Already out of Thanksgiving cheer, The New York Times delivered a cold housewarming greeting to the incoming Republican-controlled House of Representatives in Saturday’s “Meet the House Republicans Who Will Wield Power in the New Congress.”
Reporters Catie Edmondson, Luke Broadwater, and Emily Cochrane made it clear what they thought of the incoming GOP, as an unwelcome disruptor of the poor put-upon Democratic President Biden:
Republicans may have won control of the House by only the slimmest of margins, but in a chamber that operates purely by majority rule, their razor-thin edge has given them all the tools they need to plunge the Biden administration into a morass of investigations.

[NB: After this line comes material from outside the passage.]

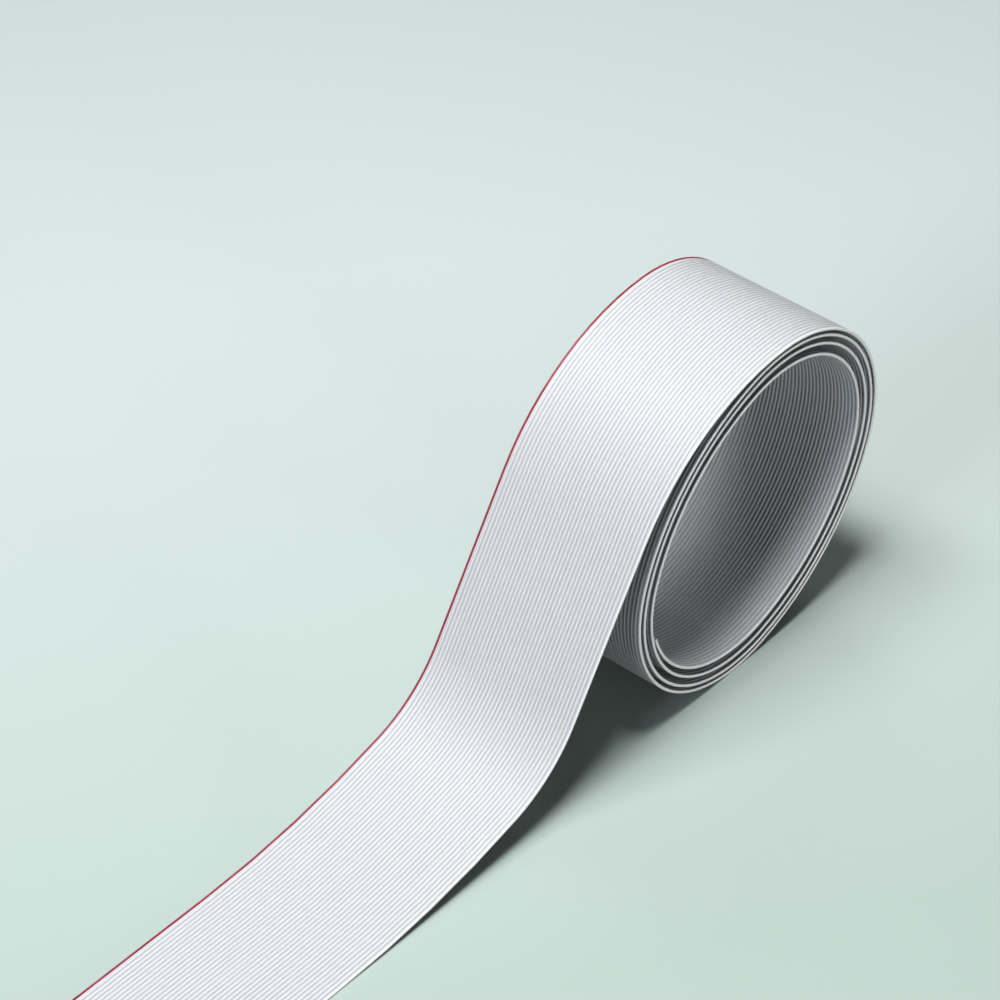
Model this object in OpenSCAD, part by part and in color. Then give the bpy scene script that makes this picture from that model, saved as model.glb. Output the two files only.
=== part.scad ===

Wielding gavels and subpoena power, the Republicans set to lead influential House committees have pledged to bedevil President Biden on a litany of issues, including the foreign business dealings of his son Hunter Biden, security at the southern border, the U.S. withdrawal from Afghanistan and the Justice Department’s initiative to address threats of violence and harassment directed at school administrators and school board members.
At the same time, they will face calls from their conservative base -- and an influential clutch of hard-liners in Congress -- to impeach a phalanx of officials, from Mr. Biden himself to the vice president and cabinet secretaries.
The Times leaned hard on the identity card, at least when it makes Democrats look good.
Sometimes ethnic diversity doesn’t matter as much to The Times when conservative politicians demonstrate it.
The trio dismissed such gains as "modest," insisting what actually matters is a party's "senior ranks" and, with the GOP, they "reflect the overwhelmingly white, male makeup of their conference" with "no people of color leading committees -- a notable shift from House Democrats" as nine minorities has gavels.
They couldn't forget the gender card either:
Republicans are also set to have only two or three women leading committees, down from the seven Democratic women who now hold gavels.
The individual profiles of the “key players” expected to helm various committees had some labeling bias as well.
Mike D. Rogers of Alabama was “a deeply conservative 10-term congressman,” while both Rep. Mark Green (R-TN) and Rep. Dan Crenshaw (R-TX) were “two-term congressmen who are deeply conservative and have military backgrounds. Mr. Green is a member of the right-wing Freedom Caucus, while Mr. Crenshaw has scrapped with the hard-right flank of his party."